(INFORMATION SHOWN):
____________________

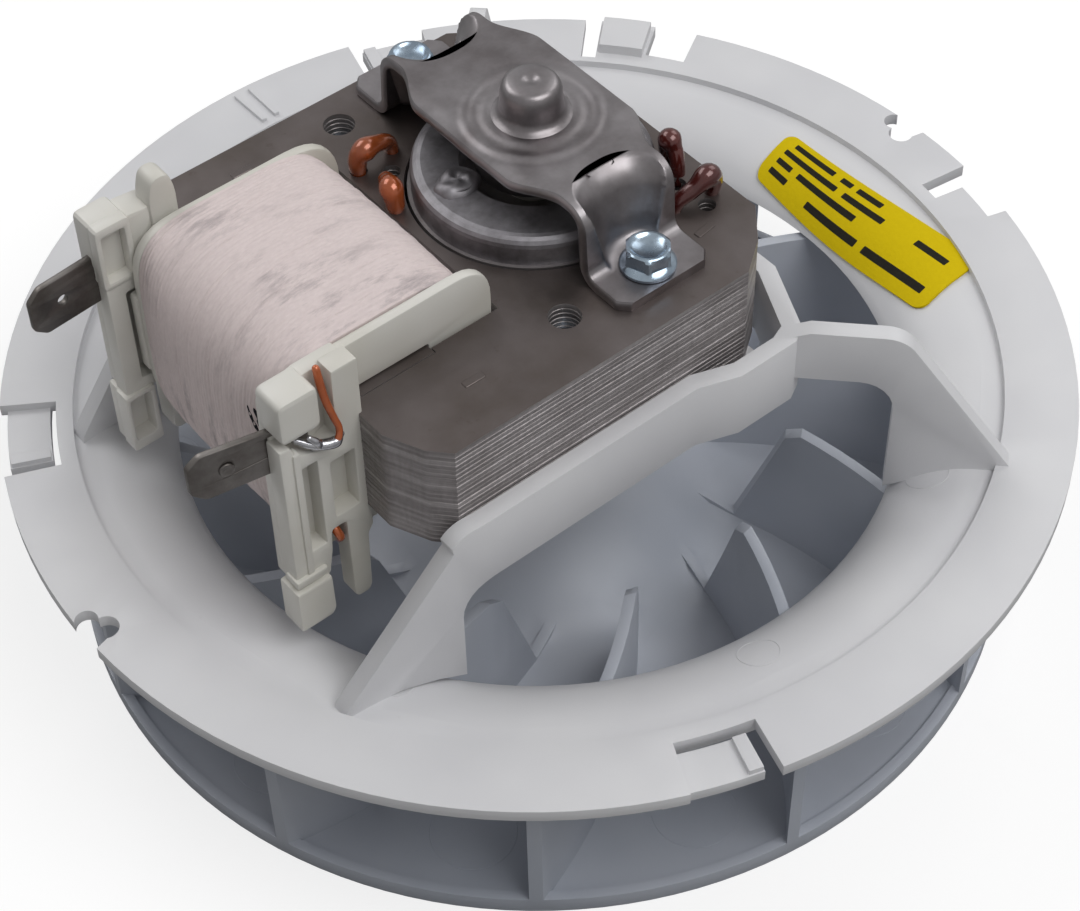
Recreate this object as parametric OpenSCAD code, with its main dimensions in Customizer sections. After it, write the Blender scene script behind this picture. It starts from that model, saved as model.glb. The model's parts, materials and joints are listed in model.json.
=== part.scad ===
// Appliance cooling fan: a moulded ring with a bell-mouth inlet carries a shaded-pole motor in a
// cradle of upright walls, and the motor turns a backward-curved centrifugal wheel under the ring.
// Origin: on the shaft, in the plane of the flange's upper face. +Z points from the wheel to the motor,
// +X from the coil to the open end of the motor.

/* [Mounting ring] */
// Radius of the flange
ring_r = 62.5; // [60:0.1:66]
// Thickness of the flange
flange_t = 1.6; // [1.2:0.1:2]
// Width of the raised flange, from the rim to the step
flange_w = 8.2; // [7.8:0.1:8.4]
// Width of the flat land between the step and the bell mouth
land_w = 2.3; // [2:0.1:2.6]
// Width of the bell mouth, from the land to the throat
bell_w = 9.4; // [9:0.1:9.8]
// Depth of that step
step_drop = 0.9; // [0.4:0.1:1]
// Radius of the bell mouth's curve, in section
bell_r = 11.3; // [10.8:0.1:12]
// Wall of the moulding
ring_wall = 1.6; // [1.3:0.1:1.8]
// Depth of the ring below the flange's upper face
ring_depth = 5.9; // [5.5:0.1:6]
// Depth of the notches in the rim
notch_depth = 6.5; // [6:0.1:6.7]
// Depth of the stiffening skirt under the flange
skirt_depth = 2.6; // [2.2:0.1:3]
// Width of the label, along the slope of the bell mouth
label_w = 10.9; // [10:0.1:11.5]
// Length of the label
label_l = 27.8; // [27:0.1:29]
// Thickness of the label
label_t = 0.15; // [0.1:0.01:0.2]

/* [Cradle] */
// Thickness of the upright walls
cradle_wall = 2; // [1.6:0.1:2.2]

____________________

(EXERCISE GOAL): Go back to the listing above and please repeat it exactly.

(PROBLEM SOLUTION):
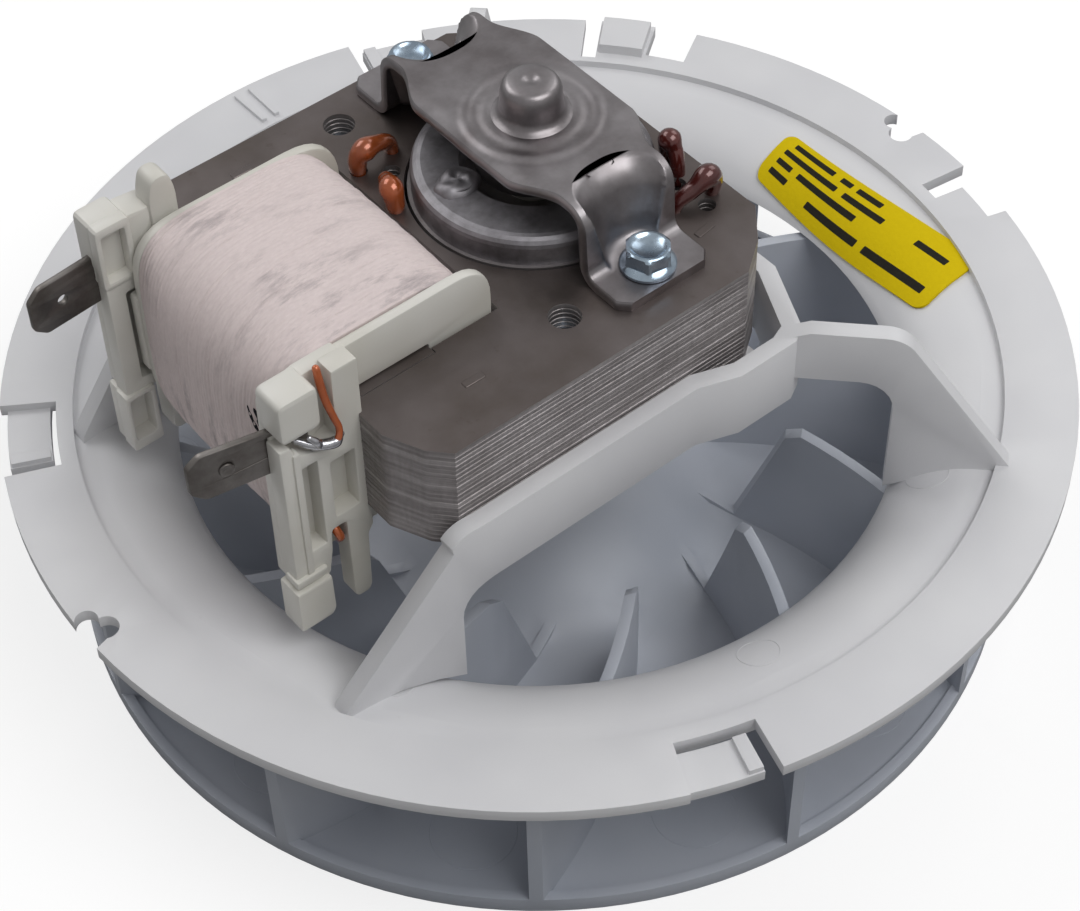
Recreate this object as parametric OpenSCAD code, with its main dimensions in Customizer sections. After it, write the Blender scene script behind this picture. It starts from that model, saved as model.glb. The model's parts, materials and joints are listed in model.json.
=== part.scad ===
// Appliance cooling fan: a moulded ring with a bell-mouth inlet carries a shaded-pole motor in a
// cradle of upright walls, and the motor turns a backward-curved centrifugal wheel under the ring.
// Origin: on the shaft, in the plane of the flange's upper face. +Z points from the wheel to the motor,
// +X from the coil to the open end of the motor.

/* [Mounting ring] */
// Radius of the flange
ring_r = 62.5; // [60:0.1:66]
// Thickness of the flange
flange_t = 1.6; // [1.2:0.1:2]
// Width of the raised flange, from the rim to the step
flange_w = 8.2; // [7.8:0.1:8.4]
// Width of the flat land between the step and the bell mouth
land_w = 2.3; // [2:0.1:2.6]
// Width of the bell mouth, from the land to the throat
bell_w = 9.4; // [9:0.1:9.8]
// Depth of that step
step_drop = 0.9; // [0.4:0.1:1]
// Radius of the bell mouth's curve, in section
bell_r = 11.3; // [10.8:0.1:12]
// Wall of the moulding
ring_wall = 1.6; // [1.3:0.1:1.8]
// Depth of the ring below the flange's upper face
ring_depth = 5.9; // [5.5:0.1:6]
// Depth of the notches in the rim
notch_depth = 6.5; // [6:0.1:6.7]
// Depth of the stiffening skirt under the flange
skirt_depth = 2.6; // [2.2:0.1:3]
// Width of the label, along the slope of the bell mouth
label_w = 10.9; // [10:0.1:11.5]
// Length of the label
label_l = 27.8; // [27:0.1:29]
// Thickness of the label
label_t = 0.15; // [0.1:0.01:0.2]

/* [Cradle] */
// Thickness of the upright walls
cradle_wall = 2; // [1.6:0.1:2.2]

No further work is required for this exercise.